Scan the data below for the string "bends". Copy every line where it appears.

(JSON records of objects)
□ □ □ □

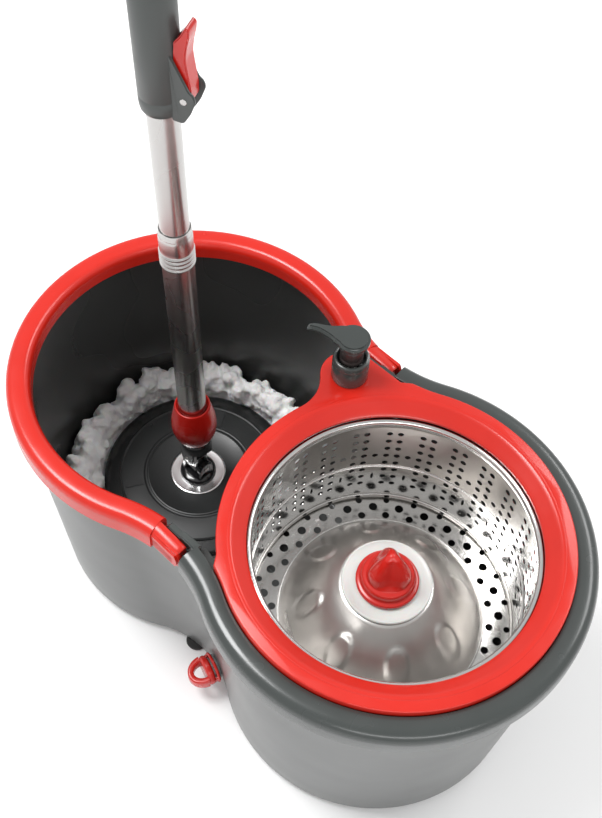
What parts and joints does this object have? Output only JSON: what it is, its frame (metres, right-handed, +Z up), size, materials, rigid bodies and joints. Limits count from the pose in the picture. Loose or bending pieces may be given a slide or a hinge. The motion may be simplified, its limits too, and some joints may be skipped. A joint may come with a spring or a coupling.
{
  "type": "spin mop",
  "caption": "Two-lobe wringing bucket with a spinning steel basket, soap pump and drain, and a string mop on a telescopic twist-drive pole.",
  "frame": {"origin": "on the floor, under the middle of the bucket", "axes": "+Z up, +X from the wash lobe towards the spin lobe, +Y towards the side with the soap pump"},
  "size_m": [0.4698, 0.2718, 1.1517],
  "materials": {
    "red_plastic": "gloss",
    "dark_grey_plastic": "gloss",
    "bucket_grey_plastic": "satin",
    "black_plastic": "gloss",
    "pump_skirt_plastic": "satin",
    "white_plastic": "satin",
    "foot_rubber": "matt",
    "seal_rubber": "matt",
    "steel": "brushed",
    "chrome": "polished",
    "brass": "satin",
    "yarn": "matt"
  },
  "bodies": {
    "bucket": {"bucket_shell": "bucket_grey_plastic", "foot_1": "foot_rubber", "foot_2": "foot_rubber", "foot_3": "foot_rubber", "foot_4": "foot_rubber", "foot_5": "foot_rubber", "foot_6": "foot_rubber", "rim_collar": "dark_grey_plastic", "handle_pin_far": "chrome", "handle_pin_near": "chrome", "deck": "red_plastic", "drain_neck": "bucket_grey_plastic", "drain_seal": "seal_rubber", "floor_post": "black_plastic", "spindle": "steel", "thrust_washer": "brass", "spindle_clip": "steel", "pump_cap": "dark_grey_plastic", "pump_cylinder": "white_plastic", "check_ball": "steel", "dip_tube": "white_plastic", "soap_bottle": "white_plastic"},
    "handle": {"carry_handle": "red_plastic"},
    "rotor": {"basket": "steel", "basket_boss": "white_plastic", "hub_cone": "red_plastic", "basket_hub": "black_plastic", "lower_bearing": "steel", "upper_bearing": "steel"},
    "plunger": {"pump_stem": "white_plastic", "pump_piston": "white_plastic", "pump_skirt": "pump_skirt_plastic", "pump_spring": "steel"},
    "spout": {"pump_head": "dark_grey_plastic"},
    "plug": {"drain_plug": "red_plastic"},
    "mop_head": {"mop_yarn": "yarn", "refill_ring": "white_plastic", "mop_plate": "black_plastic", "plate_disc": "chrome", "joint_base": "black_plastic", "lower_joint_pin": "chrome"},
    "knuckle": {"joint_knuckle": "black_plastic", "upper_joint_pin": "chrome"},
    "lower_pole": {"joint_fork": "black_plastic", "pole_socket": "red_plastic", "lower_tube": "chrome", "ferrule": "chrome", "tube_joiner": "white_plastic", "middle_tube": "chrome", "drive_nut": "brass"},
    "guide": {"guide_bush": "white_plastic"},
    "upper_pole": {"upper_tube": "chrome", "rod_anchor": "white_plastic", "drive_rod": "steel", "lock_body": "dark_grey_plastic", "lock_pin": "chrome", "grip": "dark_grey_plastic", "end_cap": "red_plastic"},
    "lever": {"lock_lever": "red_plastic"}
  },
  "joints": [
    {"name": "carry_swing", "type": "hinge", "parent": "bucket", "child": "handle", "pos_m": [-0.006, 0, 0.2115], "axis": [0, -1, 0], "range_deg": [-50, 0]},
    {"name": "basket_spin", "type": "hinge", "parent": "bucket", "child": "rotor", "pos_m": [0.099, 0, 0.1], "axis": [0, 0, 1], "continuous": true},
    {"name": "pump_press", "type": "slide", "parent": "bucket", "child": "plunger", "axis": [0, 0, -1], "range_m": [0, 0.01], "stiffness_N_per_m": 400, "springref_m": -0.006, "deforming": ["pump_spring"]},
    {"name": "pump_turn", "type": "hinge", "parent": "plunger", "child": "spout", "pos_m": [-0.012, 0.0725, 0.2675], "axis": [0, 0, 1], "continuous": true},
    {"name": "plug_pull", "type": "slide", "parent": "bucket", "child": "plug", "axis": [-0.2996, -0.954, 0], "range_m": [0, 0.03]},
    {"name": "mop_lift", "type": "slide", "parent": "bucket", "child": "mop_head", "axis": [0, 0, 1], "range_m": [0, 0.3]},
    {"name": "head_tilt", "type": "hinge", "parent": "mop_head", "child": "knuckle", "pos_m": [-0.1115, 0.008, 0.064], "axis": [-1, 0, 0], "range_deg": [-22, 22]},
    {"name": "head_lean", "type": "hinge", "parent": "knuckle", "child": "lower_pole", "pos_m": [-0.1115, 0.008, 0.08], "axis": [0, 1, 0], "range_deg": [-22, 22]},
    {"name": "pole_spin", "type": "hinge", "parent": "lower_pole", "child": "guide", "pos_m": [-0.1115, 0.008, 0.08], "axis": [-0.0223, 0, 0.9998], "range_deg": [-516, 1086]},
    {"name": "press_stroke", "type": "slide", "parent": "guide", "child": "upper_pole", "axis": [-0.0223, 0, 0.9998], "range_m": [-0.085, 0.18]},
    {"name": "lever_open", "type": "hinge", "parent": "upper_pole", "child": "lever", "pos_m": [-0.104, 0.01516, 0.46426], "axis": [-0.4066, 0.9135, -0.0091], "range_deg": [0, 100]}
  ],
  "couplings": [
    {"joint": "pole_spin", "follows": "press_stroke", "rad_per_m": 104.72}
  ]
}
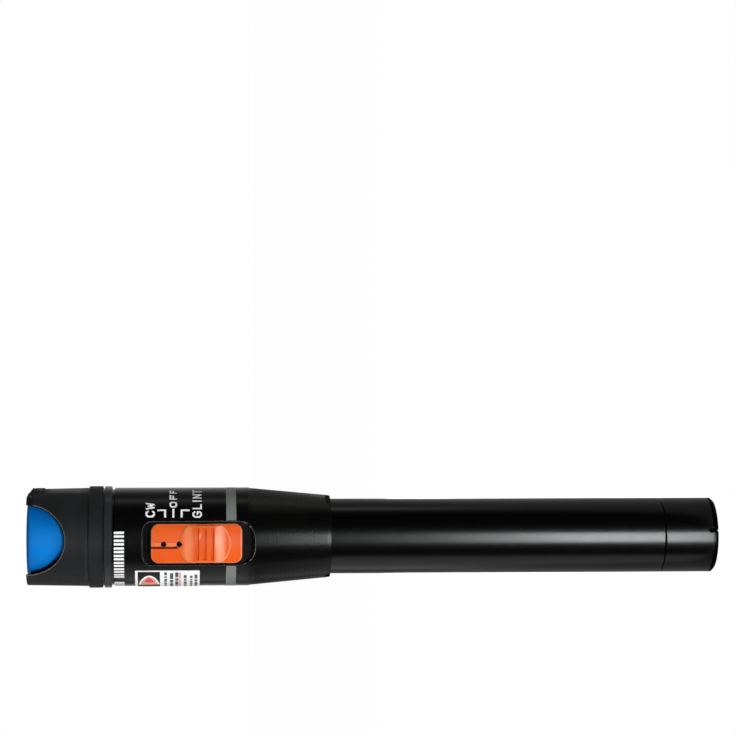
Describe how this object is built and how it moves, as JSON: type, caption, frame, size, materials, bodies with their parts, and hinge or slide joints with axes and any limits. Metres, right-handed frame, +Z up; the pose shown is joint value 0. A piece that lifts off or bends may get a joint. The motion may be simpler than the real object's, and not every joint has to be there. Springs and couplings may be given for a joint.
{
  "type": "visual fault locator",
  "caption": "Pen-shaped red-light fibre fault locator: flip dust cap in a scalloped cowl, three-position slide switch, battery tube and screw-off tail cap.",
  "frame": {"origin": "centre of the flat tail face, on which the pen stands", "axes": "+Z up the pen to its nose, -Y through the slide switch, +X on the dust cap's hinge side"},
  "size_m": [0.0256, 0.0263, 0.175],
  "materials": {
    "black_aluminium": "black anodised, satin",
    "seal_rubber": "moulded",
    "nickel_plate": "nickel plated",
    "spring_steel": "drawn wire",
    "black_steel": "blackened pin",
    "cell_can": "plain sleeved cell",
    "black_plastic": "fine texture",
    "cowl_plastic": "fine texture",
    "label_paper": "printed film",
    "orange_plastic": "moulded",
    "switch_plastic": "moulded",
    "board_green": "solder mask",
    "capacitor_tan": "moulded",
    "carrier_plastic": "moulded",
    "contact_brass": "stamped",
    "module_brass": "turned",
    "wire_red": "insulated",
    "wire_black": "insulated",
    "lens_glass": "polished",
    "zirconia": "ground",
    "blue_plastic": "moulded",
    "pad_rubber": "moulded"
  },
  "bodies": {
    "pen_body": {"battery_tube": "black_aluminium", "tube_seal": "seal_rubber", "rear_cell": "cell_can", "front_cell": "cell_can", "head_housing": "black_plastic", "info_label": "label_paper", "slide_switch": "nickel_plate", "circuit_board": "board_green", "driver_chip": "switch_plastic", "board_capacitor": "capacitor_tan", "contact_carrier": "carrier_plastic", "positive_contact": "contact_brass", "ground_ring": "contact_brass", "laser_wire_red": "wire_red", "laser_wire_black": "wire_black", "laser_housing": "module_brass", "laser_diode": "nickel_plate", "collimator_lens": "lens_glass", "port_adapter": "nickel_plate", "ceramic_sleeve": "zirconia", "cowl": "cowl_plastic", "cap_hinge_pin": "black_steel"},
    "dust_cap": {"dust_cap": "blue_plastic", "cap_pad": "pad_rubber"},
    "slider": {"switch_slider": "orange_plastic", "switch_lever": "switch_plastic"},
    "seal_carrier": {"tail_seal": "seal_rubber"},
    "tail_cap": {"tail_cap": "black_aluminium", "tail_contact": "nickel_plate", "tail_spring": "spring_steel"}
  },
  "joints": [
    {"name": "dust_cap_flip", "type": "hinge", "parent": "pen_body", "child": "dust_cap", "pos_m": [0.01048, 0.00068, 0.174], "axis": [-0.0645, 0.9979, 0], "range_deg": [0, 120]},
    {"name": "switch_slide", "type": "slide", "parent": "pen_body", "child": "slider", "axis": [0, 0, 1], "range_m": [-0.00205, 0.00205]},
    {"name": "tail_cap_travel", "type": "slide", "parent": "pen_body", "child": "seal_carrier", "axis": [0, 0, -1], "range_m": [0, 0.006]},
    {"name": "tail_cap_turn", "type": "hinge", "parent": "seal_carrier", "child": "tail_cap", "pos_m": [0, 0, 0], "axis": [0, 0, -1], "range_deg": [0, 2160]}
  ],
  "couplings": [
    {"joint": "tail_cap_travel", "follows": "tail_cap_turn", "m_per_rad": 0.000159}
  ]
}
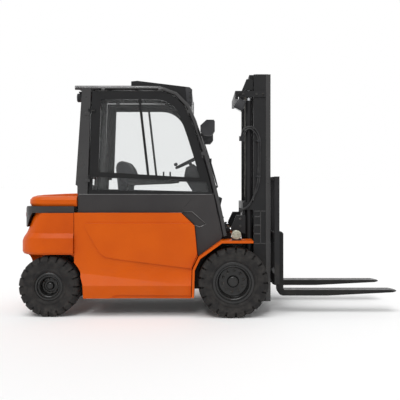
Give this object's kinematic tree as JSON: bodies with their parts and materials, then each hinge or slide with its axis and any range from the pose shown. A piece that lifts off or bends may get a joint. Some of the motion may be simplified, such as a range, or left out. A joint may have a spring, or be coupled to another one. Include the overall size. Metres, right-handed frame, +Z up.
{
  "type": "electric forklift truck",
  "caption": "Four-wheel electric counterbalance forklift with a closed cab, a two-stage lifting mast and a pair of forks.",
  "frame": {"origin": "middle of the truck's footprint, forks included, on the floor it stands on", "axes": "+X forwards along the forks, +Y to the truck's left, +Z up"},
  "size_m": [3.924, 1.4, 2.506],
  "materials": {
    "counterweight_iron": "glossy orange paint on cast iron",
    "orange_panel": "glossy orange paint",
    "guard_steel": "satin dark grey paint",
    "charcoal_panel": "dark grey, fine grain",
    "black_steel": "satin black paint",
    "black_plastic": "black, fine grain",
    "axle_iron": "cast, painted dark grey",
    "battery_case": null,
    "tyre_rubber": "solid black tyre",
    "rim_steel": "satin black paint",
    "window_glass": "clear",
    "lens": "clear lens",
    "amber_lens": "amber lens",
    "seat_fabric": "black cloth",
    "chrome_steel": "hard chrome"
  },
  "bodies": {
    "chassis": {"chassis_frame": "black_steel", "drive_axle": "axle_iron", "steer_axle": "axle_iron", "battery": "battery_case", "counterweight": "counterweight_iron", "rear_trim": "charcoal_panel", "rear_hood": "orange_panel", "roof": "charcoal_panel", "windscreen": "window_glass", "rear_window": "window_glass", "dashboard": "black_plastic", "battery_hood": "black_plastic", "seat_cushion": "seat_fabric", "seat_backrest": "seat_fabric", "armrest": "black_plastic", "beacon": "amber_lens", "rear_lamps": "black_plastic", "side_panel_left": "orange_panel", "side_panel_right": "orange_panel", "front_fender_left": "orange_panel", "front_fender_right": "orange_panel", "marker_lamp_left": "lens", "marker_lamp_right": "lens", "guard_side_left": "guard_steel", "guard_side_right": "guard_steel", "cowl_left": "charcoal_panel", "cowl_right": "charcoal_panel", "headlamp_left": "black_plastic", "headlamp_right": "black_plastic"},
    "steering_wheel": {"steering_wheel": "black_plastic"},
    "mast": {"mast_outer": "black_steel", "mast_hoses": "black_plastic", "lift_cylinder_left": "black_steel", "lift_cylinder_right": "black_steel", "lift_chain_left": "chrome_steel", "lift_chain_right": "chrome_steel"},
    "inner_mast": {"mast_inner": "black_steel", "lift_rod_left": "chrome_steel", "lift_rod_right": "chrome_steel"},
    "carriage": {"fork_carriage": "black_steel", "fork_left": "black_steel", "fork_right": "black_steel"},
    "front_wheel_left": {"front_tyre_left": "tyre_rubber", "front_rim_left": "rim_steel"},
    "rear_wheel_left": {"rear_tyre_left": "tyre_rubber", "rear_rim_left": "rim_steel"},
    "knuckle_left": {"steering_knuckle_left": "axle_iron"},
    "door_left": {"door_left": "black_plastic", "door_glass_left": "window_glass"},
    "tilt_cylinder_left": {"tilt_cylinder_left": "black_steel"},
    "tilt_rod_left": {"tilt_rod_left": "chrome_steel"},
    "front_wheel_right": {"front_tyre_right": "tyre_rubber", "front_rim_right": "rim_steel"},
    "rear_wheel_right": {"rear_tyre_right": "tyre_rubber", "rear_rim_right": "rim_steel"},
    "knuckle_right": {"steering_knuckle_right": "axle_iron"},
    "door_right": {"door_right": "black_plastic", "door_glass_right": "window_glass"},
    "tilt_cylinder_right": {"tilt_cylinder_right": "black_steel"},
    "tilt_rod_right": {"tilt_rod_right": "chrome_steel"}
  },
  "joints": [
    {"name": "front_wheel_left_spin", "type": "hinge", "parent": "chassis", "child": "front_wheel_left", "pos_m": [0.228, 0.545, 0.355], "axis": [0, 1, 0], "continuous": true},
    {"name": "rear_steer_left", "type": "hinge", "parent": "chassis", "child": "knuckle_left", "pos_m": [-1.642, 0.365, 0.308], "axis": [0, 0, 1], "range_deg": [-65, 65]},
    {"name": "rear_wheel_left_spin", "type": "hinge", "parent": "knuckle_left", "child": "rear_wheel_left", "pos_m": [-1.642, 0.515, 0.308], "axis": [0, 1, 0], "continuous": true},
    {"name": "door_left_hinge", "type": "hinge", "parent": "chassis", "child": "door_left", "pos_m": [-1.242, 0.562, 1.4], "axis": [0, 0, 1], "range_deg": [0, 90]},
    {"name": "front_wheel_right_spin", "type": "hinge", "parent": "chassis", "child": "front_wheel_right", "pos_m": [0.228, -0.545, 0.355], "axis": [0, 1, 0], "continuous": true},
    {"name": "rear_steer_right", "type": "hinge", "parent": "chassis", "child": "knuckle_right", "pos_m": [-1.642, -0.365, 0.308], "axis": [0, 0, 1], "range_deg": [-65, 65]},
    {"name": "rear_wheel_right_spin", "type": "hinge", "parent": "knuckle_right", "child": "rear_wheel_right", "pos_m": [-1.642, -0.515, 0.308], "axis": [0, 1, 0], "continuous": true},
    {"name": "door_right_hinge", "type": "hinge", "parent": "chassis", "child": "door_right", "pos_m": [-1.242, -0.562, 1.4], "axis": [0, 0, -1], "range_deg": [0, 90]},
    {"name": "steering_wheel_turn", "type": "hinge", "parent": "chassis", "child": "steering_wheel", "pos_m": [-0.233, 0, 1.6], "axis": [-0.4384, 0, 0.8988], "range_deg": [-880, 880]},
    {"name": "mast_tilt", "type": "hinge", "parent": "chassis", "child": "mast", "pos_m": [0.228, 0, 0.355], "axis": [0, 1, 0], "range_deg": [-10, 6]},
    {"name": "tilt_cylinder_left_swing", "type": "hinge", "parent": "chassis", "child": "tilt_cylinder_left", "pos_m": [-0.137, 0.44, 0.8], "axis": [0, 1, 0], "range_deg": [-4, 2.5]},
    {"name": "tilt_rod_left_slide", "type": "slide", "parent": "tilt_cylinder_left", "child": "tilt_rod_left", "axis": [0.9753, 0, 0.2211], "range_m": [-0.095, 0.058]},
    {"name": "tilt_cylinder_right_swing", "type": "hinge", "parent": "chassis", "child": "tilt_cylinder_right", "pos_m": [-0.137, -0.44, 0.8], "axis": [0, 1, 0], "range_deg": [-4, 2.5]},
    {"name": "tilt_rod_right_slide", "type": "slide", "parent": "tilt_cylinder_right", "child": "tilt_rod_right", "axis": [0.9753, 0, 0.2211], "range_m": [-0.095, 0.058]},
    {"name": "inner_mast_lift", "type": "slide", "parent": "mast", "child": "inner_mast", "axis": [0, 0, 1], "range_m": [-0.08, 1.6], "deforming": ["lift_chain_left", "lift_chain_right"]},
    {"name": "carriage_lift", "type": "slide", "parent": "inner_mast", "child": "carriage", "axis": [0, 0, 1], "range_m": [-0.08, 1.6]}
  ],
  "couplings": [
    {"joint": "rear_steer_right", "follows": "rear_steer_left", "ratio": 1},
    {"joint": "steering_wheel_turn", "follows": "rear_steer_left", "ratio": -13.5},
    {"joint": "tilt_cylinder_left_swing", "follows": "mast_tilt", "ratio": 0.315},
    {"joint": "tilt_rod_left_slide", "follows": "mast_tilt", "m_per_rad": 0.519},
    {"joint": "tilt_cylinder_right_swing", "follows": "mast_tilt", "ratio": 0.315},
    {"joint": "tilt_rod_right_slide", "follows": "mast_tilt", "m_per_rad": 0.519},
    {"joint": "carriage_lift", "follows": "inner_mast_lift", "ratio": 1}
  ]
}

□ □ □ □

Final result:
Describe how this object is built and how it moves, as JSON: type, caption, frame, size, materials, bodies with their parts, and hinge or slide joints with axes and any limits. Metres, right-handed frame, +Z up; the pose shown is joint value 0. A piece that lifts off or bends may get a joint. The motion may be simpler than the real object's, and not every joint has to be there. Springs and couplings may be given for a joint.
Give this object's kinematic tree as JSON: bodies with their parts and materials, then each hinge or slide with its axis and any range from the pose shown. A piece that lifts off or bends may get a joint. Some of the motion may be simplified, such as a range, or left out. A joint may have a spring, or be coupled to another one. Include the overall size. Metres, right-handed frame, +Z up.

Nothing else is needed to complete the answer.